Termina o dia. Assim que deito, antes da última leitura, faço um exame de consciência, rememorando o que fiz desde o momento em que acordei. Após a primeira respiração já entramos em contagem regressiva, rumo ao nosso fim. Fatalismo? Pessimismo? Penso que é o contrário disto. Permanecer em vigilância significa apreciar cada minuto, sabendo que tudo acaba. Passamos a maior parte de nosso tempo na mais pura exterioridade. Interferimos no mundo, nos relacionamos, consumimos. Quase sempre no piloto automático, no entanto. Resgatar a claridade que deve pairar sobre os atos, e mesmo sobre as palavras, é saber extrair de cada situação a sua beleza. E ela está constantemente presente, basta que nos dediquemos a escrutinar a alma das coisas, tendo cuidado para alcançar o outro e o sentido do seu existir. Por vezes, demoro para adormecer, pois pesa sobre mim a certeza de ter perdido boas oportunidades para me aprimorar. E quando levantei desnecessariamente o tom de voz, o que ganhei com isso? Nada, apenas perdi a chance de permanecer em silêncio, ponderando antes de agir. Abrir os olhos para uma realidade de urgências é dar-se conta que a algibeira se esvazia, que é preciso aproveitar enquanto o corpo é nosso amigo. O que estamos esperando? Não há solidão maior do que a do arrependimento. Curvemo-nos, pois, diante dessa evidência: em retrospecto, pouco pode ser mudado. No entanto, nosso livre arbítrio nos autoriza a buscar novamente com outros olhos, amparados na sabedoria.

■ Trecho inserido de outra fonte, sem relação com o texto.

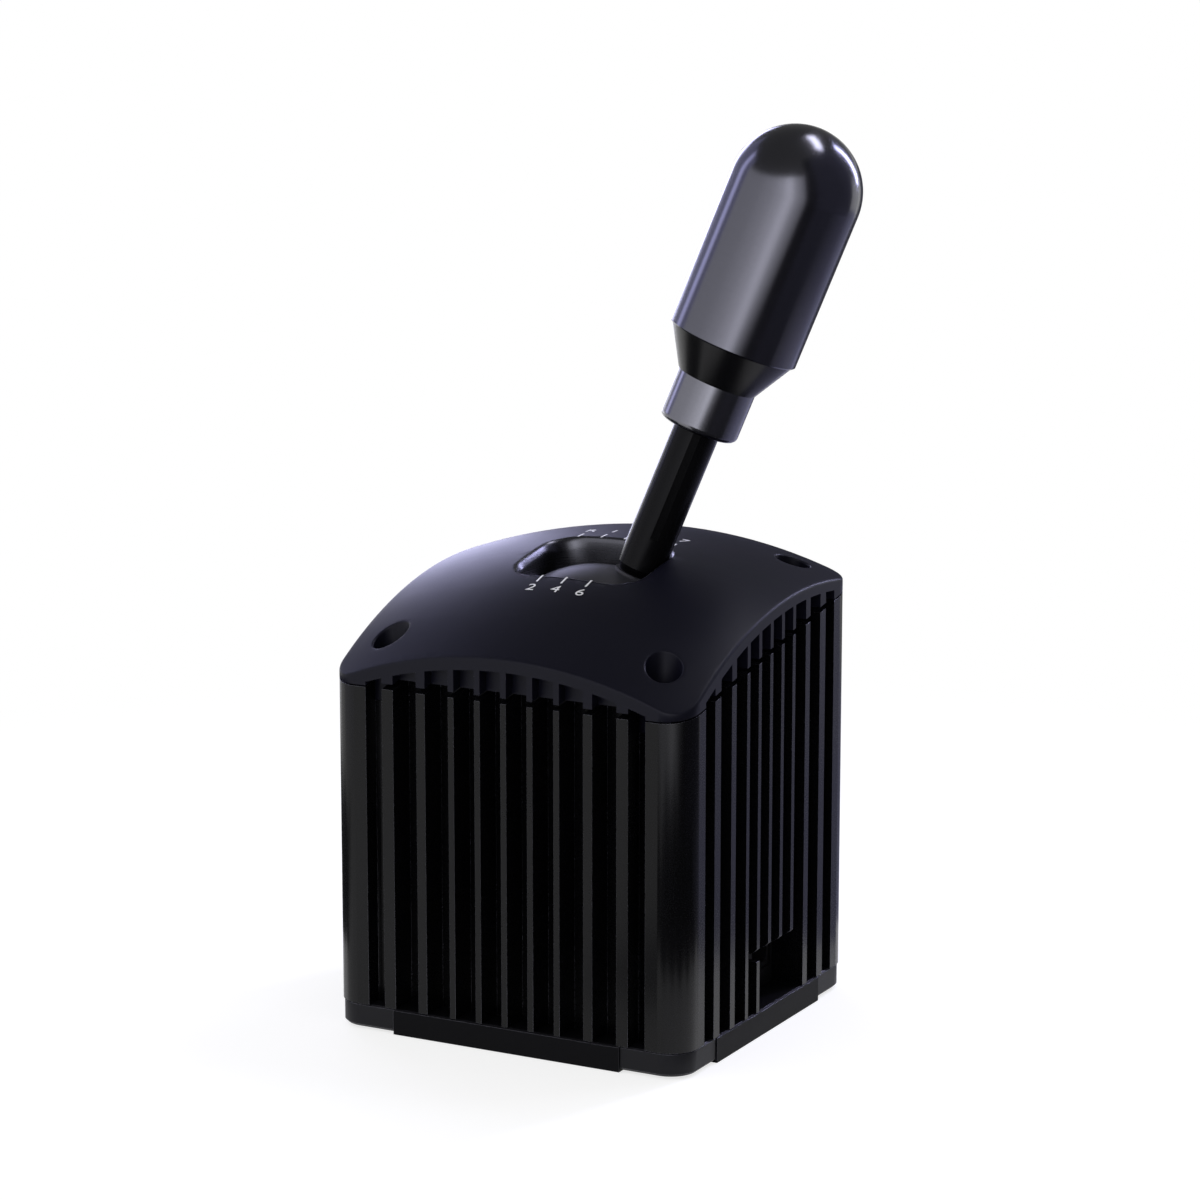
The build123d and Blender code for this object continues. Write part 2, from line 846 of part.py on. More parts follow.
def gate_screws():
    """Four button-head screws through the frame plates into the gate plate."""
    screw = rod(gate_head_radius, 0, gate_head_height) + rod(gate_screw_radius, -gate_screw_length, 0)
    return Part() + at_gate_screws(Pos(0, frame_back, 0) * ALONG_Y * screw)


def bearing(outer, inner, low, high):
    """Ball bearing drawn as one ring, with the shields set back between its races."""
    race = ring(outer, inner, low, high)
    cover = ring(outer - bearing_race, inner + bearing_race, 0, bearing_groove)
    return race - [Pos(0, 0, low) * cover, Pos(0, 0, high - bearing_groove) * cover]


def select_bearing(end):
    """Bearing in one frame plate; end is -1 in front and 1 at the back."""
    low, high = sorted((end * frame_face, end * frame_back))
    return PIVOT * ALONG_Y * bearing(
        select_bearing_radius, select_shaft_radius + running_gap, low, high
    )


def select_shaft(end):
    """Stub shaft pressed into the cradle; the rear one carries the magnet in its end."""
    tip = frame_back + shaft_end_gap
    shaft = rod(select_shaft_radius, cradle_window_y, tip)
    shaft += rod(shaft_collar_radius, cradle_half_y, cradle_half_y + shaft_collar_length)
    shaft = ALONG_Y * shaft
    if end < 0:
        return CRADLE * shaft.mirror(Plane.XZ)
    return CRADLE * (shaft - ALONG_Y * rod(magnet_radius, tip - magnet_length, tip))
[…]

Que cada um componha o seu roteiro de alegrias e contentamentos, pois isso não pode ser aprendido com terceiros. Um dia pleno inclui arte, exercícios físicos, meditação e boas conversas. Gosto de saber que produzi algo, mas priorizo uma relação mais contemplativa. Maravilho-me com uma música que descubro, com um pôr do sol, com a brotação das plantas, renovando-se em ciclos geradores de mais vida. Que alegria ser surpreendido com cansaço no corpo depois de ter cultivado a horta, colhido alguns aspargos para o almoço, frutas para a sobremesa. Refinar o espírito lendo versos de Rilke, de Fernando Pessoa. Convenço-me cada vez mais de que o universo das finanças, dos negócios ou da política não foram feitos para mim. Que outros entreguem suas horas, aprimorando o que chamam de progresso. Bendigo a ciência e o quanto ela eliminou de sofrimento para o ser humano, mas é preciso alimentar-se também de lirismo, colhendo doçuras, delicadezas. Não sei se, ao findar a existência, seremos medidos por isso. Mas certamente, ao agirmos assim, teremos explorado outras potencialidades, outros significados.
São breves os anos. Tudo é breve. Percorremos o arco entre o nascimento e a morte quase sem perceber. Atente: é sempre aqui; é sempre agora.